** Instructions to follow **
Repeat the whole of the data, keeping every detail the same.

+===+

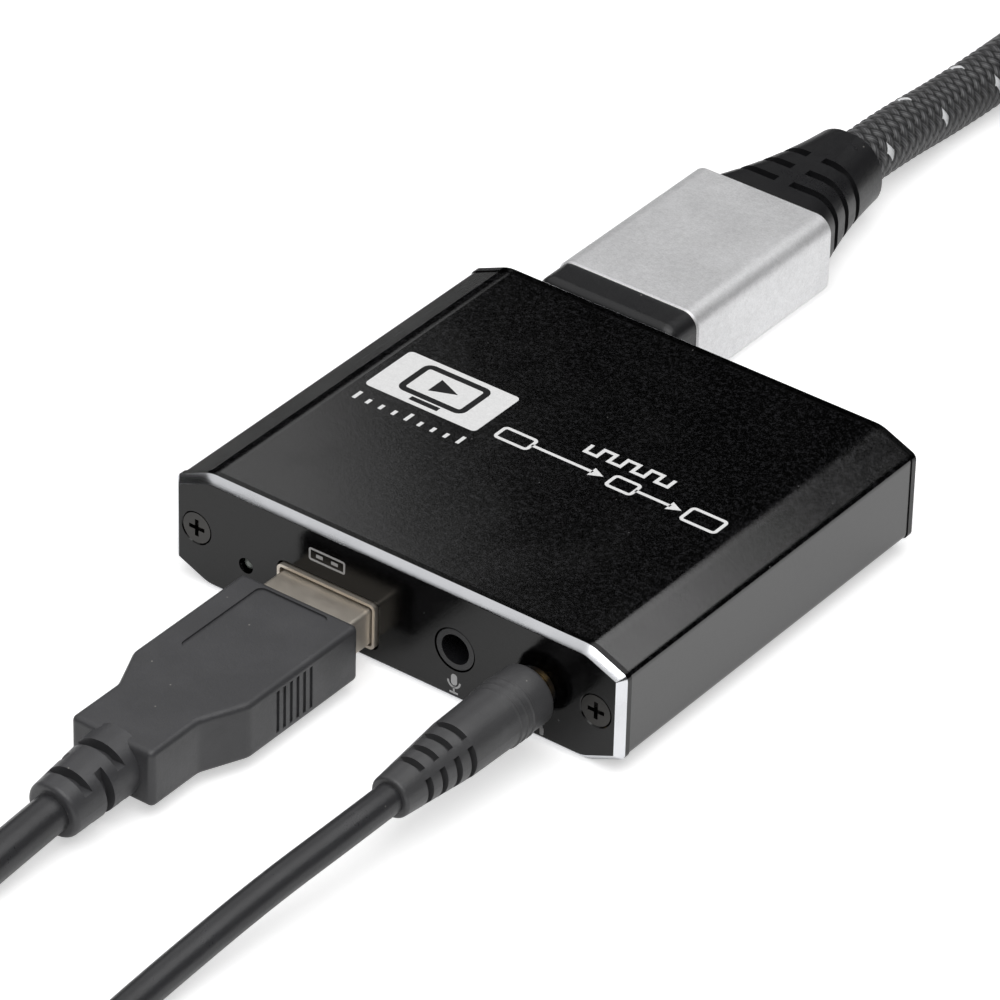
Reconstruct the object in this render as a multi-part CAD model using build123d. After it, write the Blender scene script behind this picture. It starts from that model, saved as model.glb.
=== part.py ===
from build123d import *

import math
import os

# A video capture box: an extruded sleeve closed by two bevelled end plates, with a
# circuit board in its slots, and the three leads that are plugged into it.
# Millimetres. X runs along the front face, Y from front to rear, Z up.
# The origin is under the middle of the box, on the surface that it stands on.

# Clearances shared by the whole model
overrun = 1.0            # how far a cutting shape runs past what it cuts
fit = 0.1                # between pieces of the box that slide or drop together
plug_fit = 0.15          # between a plug and its socket, on each side

# Case
case_width = 59.4
case_depth = 54.0
case_height = 14.4
corner_width = 4.65      # each long corner is cut off, this wide and
corner_height = 2.0      # this high
top_round = 4.0          # rounding where the cut meets the flat top or bottom
side_round = 0.9         # rounding where the cut meets the side
wall = 1.0
plate_thickness = 1.6
plate_bevel = 0.9
sleeve_inset = 0.12      # the sleeve stands this far inside the plates' outline
sleeve_front = -case_depth / 2 + plate_thickness
sleeve_rear = -sleeve_front

# Circuit board and the slots that hold it
board_top = 2.2
board_thickness = 0.9
board_from_side = 3.4     # the board's long edges lie this far inside the case's sides
board_end_gap = 0.2
rail_thickness = 0.75
rail_width = 1.5
board_corner = 1.2
board_width = case_width - 2 * board_from_side

# End screws and their channels in the sleeve
screw_from_side = 3.3
screw_height = case_height / 2
screw_head = 3.7
screw_head_height = 1.0
screw_shank = 1.7
screw_length = 7.0
screw_sunk = 0.05
sink_mouth = 4.1
sink_depth = 1.1
screw_hole = 2.0
channel_outside = 3.8
channel_bore = 1.8
channel_slit = 0.7
channel_web = 2.1
cross_length = 2.1
cross_width = 0.5
cross_depth = 0.65

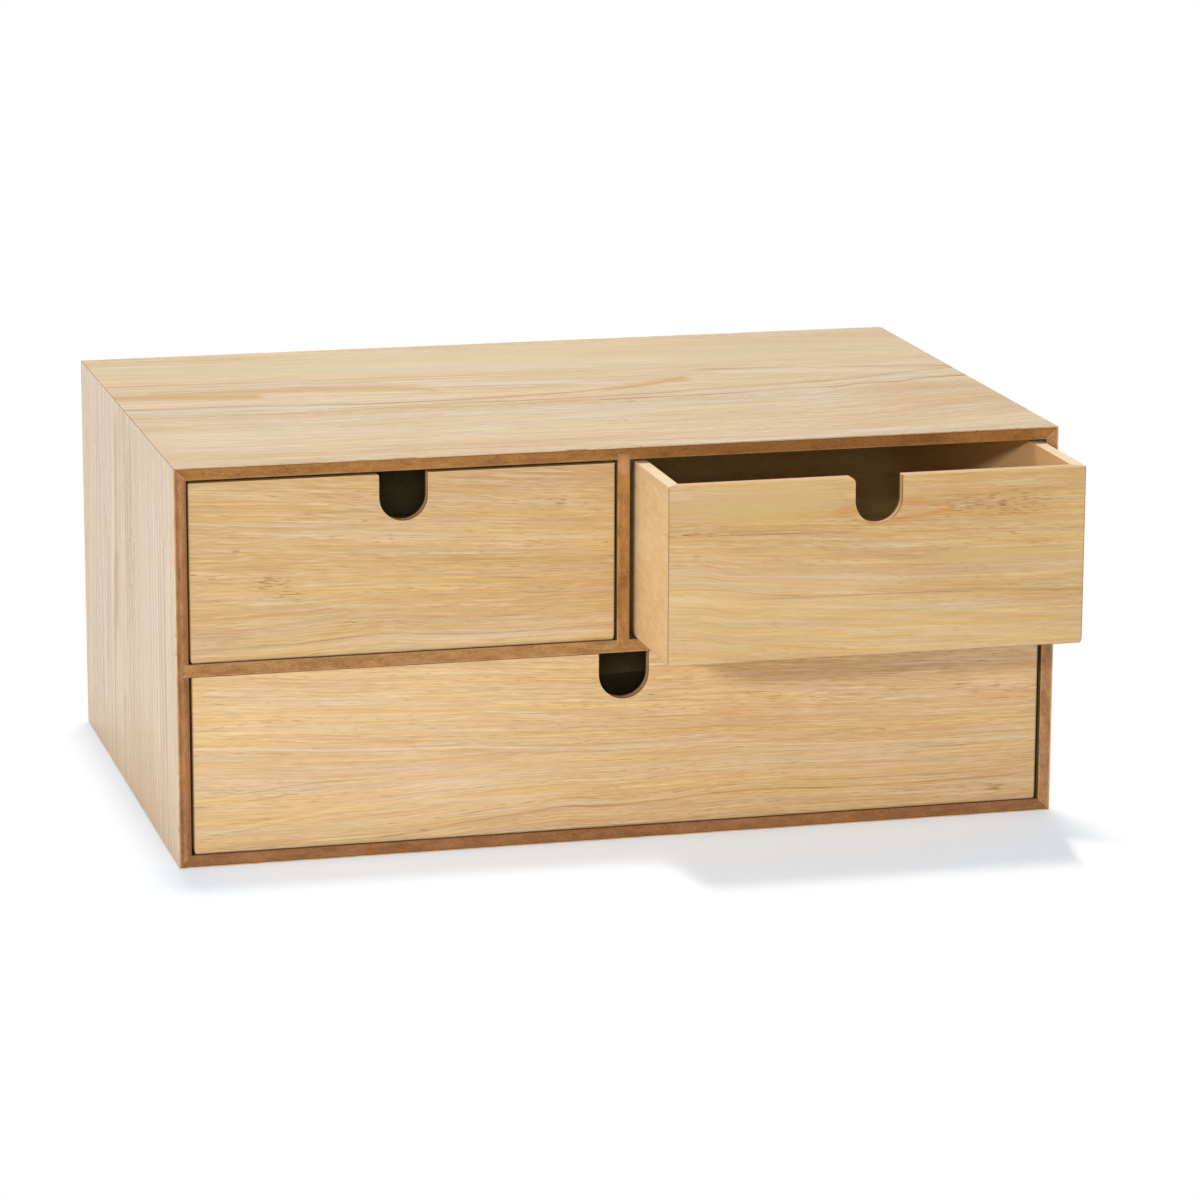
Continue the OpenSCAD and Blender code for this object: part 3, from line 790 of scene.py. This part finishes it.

+===+

** Solution to the problem **
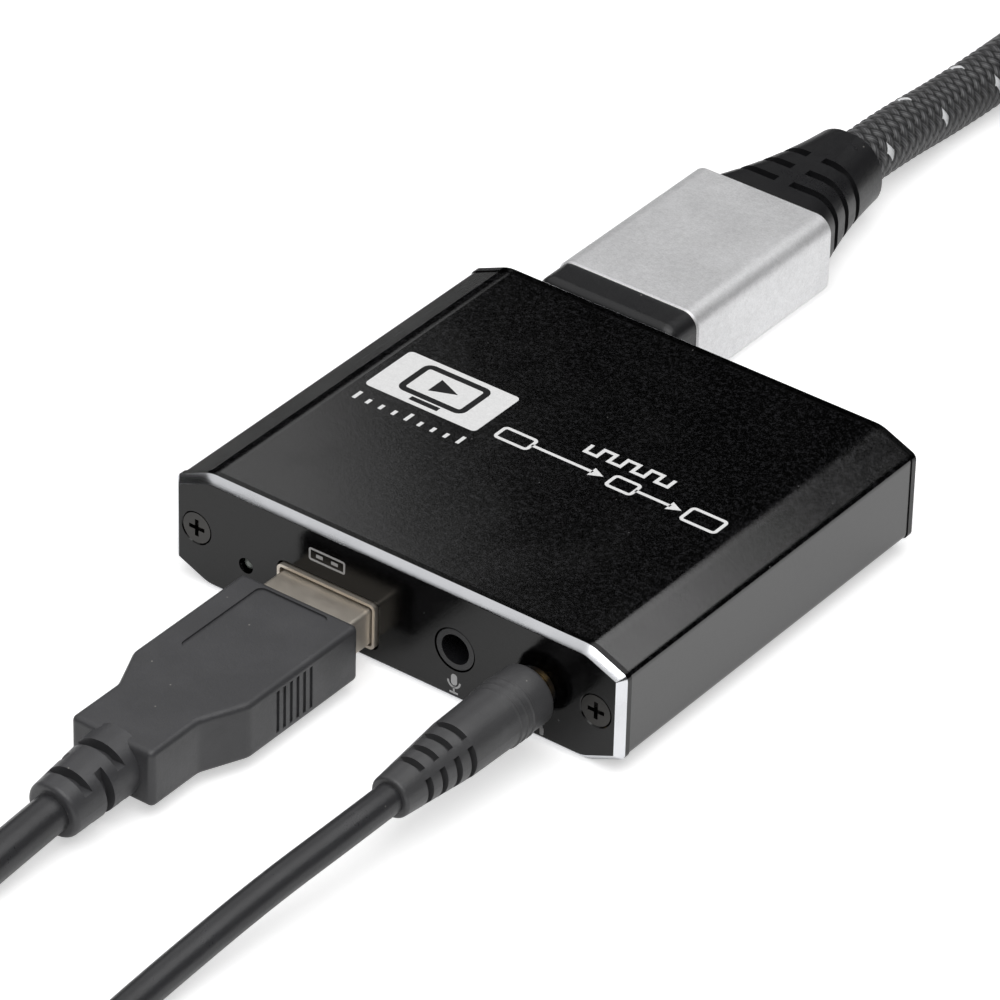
Reconstruct the object in this render as a multi-part CAD model using build123d. After it, write the Blender scene script behind this picture. It starts from that model, saved as model.glb.
=== part.py ===
from build123d import *

import math
import os

# A video capture box: an extruded sleeve closed by two bevelled end plates, with a
# circuit board in its slots, and the three leads that are plugged into it.
# Millimetres. X runs along the front face, Y from front to rear, Z up.
# The origin is under the middle of the box, on the surface that it stands on.

# Clearances shared by the whole model
overrun = 1.0            # how far a cutting shape runs past what it cuts
fit = 0.1                # between pieces of the box that slide or drop together
plug_fit = 0.15          # between a plug and its socket, on each side

# Case
case_width = 59.4
case_depth = 54.0
case_height = 14.4
corner_width = 4.65      # each long corner is cut off, this wide and
corner_height = 2.0      # this high
top_round = 4.0          # rounding where the cut meets the flat top or bottom
side_round = 0.9         # rounding where the cut meets the side
wall = 1.0
plate_thickness = 1.6
plate_bevel = 0.9
sleeve_inset = 0.12      # the sleeve stands this far inside the plates' outline
sleeve_front = -case_depth / 2 + plate_thickness
sleeve_rear = -sleeve_front

# Circuit board and the slots that hold it
board_top = 2.2
board_thickness = 0.9
board_from_side = 3.4     # the board's long edges lie this far inside the case's sides
board_end_gap = 0.2
rail_thickness = 0.75
rail_width = 1.5
board_corner = 1.2
board_width = case_width - 2 * board_from_side

# End screws and their channels in the sleeve
screw_from_side = 3.3
screw_height = case_height / 2
screw_head = 3.7
screw_head_height = 1.0
screw_shank = 1.7
screw_length = 7.0
screw_sunk = 0.05
sink_mouth = 4.1
sink_depth = 1.1
screw_hole = 2.0
channel_outside = 3.8
channel_bore = 1.8
channel_slit = 0.7
channel_web = 2.1
cross_length = 2.1
cross_width = 0.5
cross_depth = 0.65

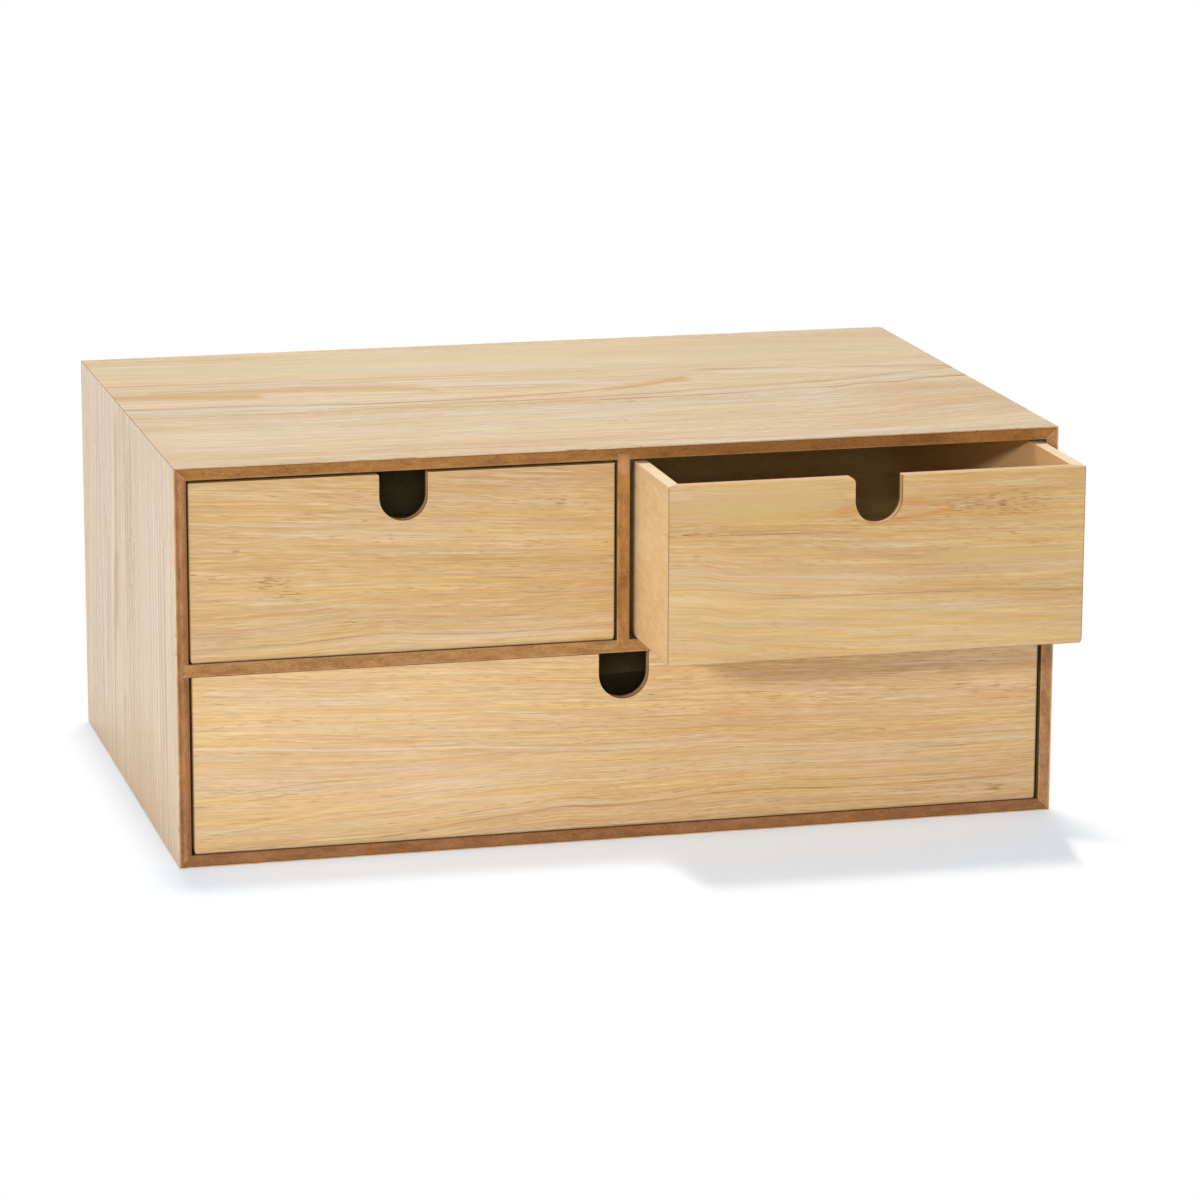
Continue the OpenSCAD and Blender code for this object: part 3, from line 790 of scene.py. This part finishes it.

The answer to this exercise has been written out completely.